A more distant view of the region in the photo immediately above, with UZa* rocks of the Marginal Border Series on the right, dipping at ~70° to the left, and UZa rocks to the left dipping at ~20° to the left. The contact is in the middle of the photo and is quite sharp: layers ramp from one to the other over only a few meters.
Composite image of the contact between steeply dipping MBS (right, dipping at ~70° to the left), and rocks of the UZa (center and left, dipping at ~20° to the left).
Another perspective of the same contact region. Steeply dipping beds of the Marginal Border Series are on the wall ahead, and the more gently dipping beds, in the foreground and under the shovel, are in the shallow-dipping Layered Series. The curved surface making the transition between the foreground rocks and the steep wall is the transitional ramp.
Another view, looking south, of the same contact between the Layered Series (left, dipping ~20° to the left) and the Marginal Border Series (right, dipping at ~70° to the left).
Composite of the Layered Series–Marginal Border Series contact area, seen in photos, above.
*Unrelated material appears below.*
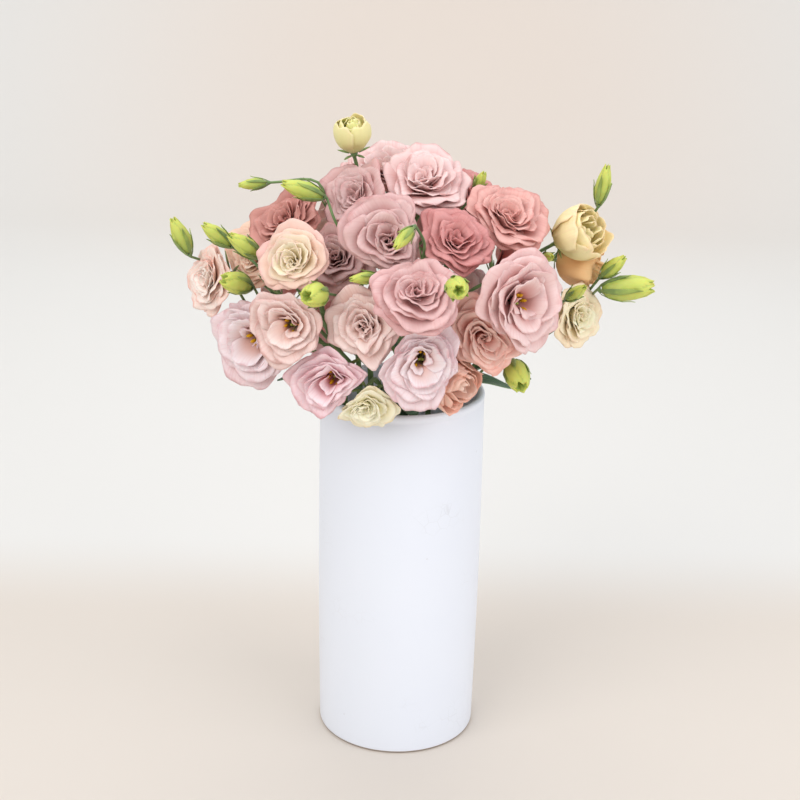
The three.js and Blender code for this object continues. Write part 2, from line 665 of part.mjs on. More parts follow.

Close-up of the UZa rock in the Layered Series, just to the left of the Layered Series-Marginal Border Series contact in the photos above. The parallel alignment of the crystals is visible. The mineralogy is plagioclase, pyroxene, and oxides.
Looking west from near the Zodiac pickup point in the Layered Series, back toward the Marginal Border Series. Steep gray rocks from the center to the top, in the distance, are in the MBS, which seems more resistant to erosion here than the closer, brownish rocks of the Layered Series. The contact is at the break in slope just behind the distant orange person.
View of the occasionally-occupied Inuit settlement on Skaergaard Peninsula. Looking southwest from the strait between Skaergaard Peninsula and Ivnarmiut.
Zodiacs coming to pick us up from Ivnarmiut.
Climbing into the Zodiacs, with the Russian pilot holding the boat.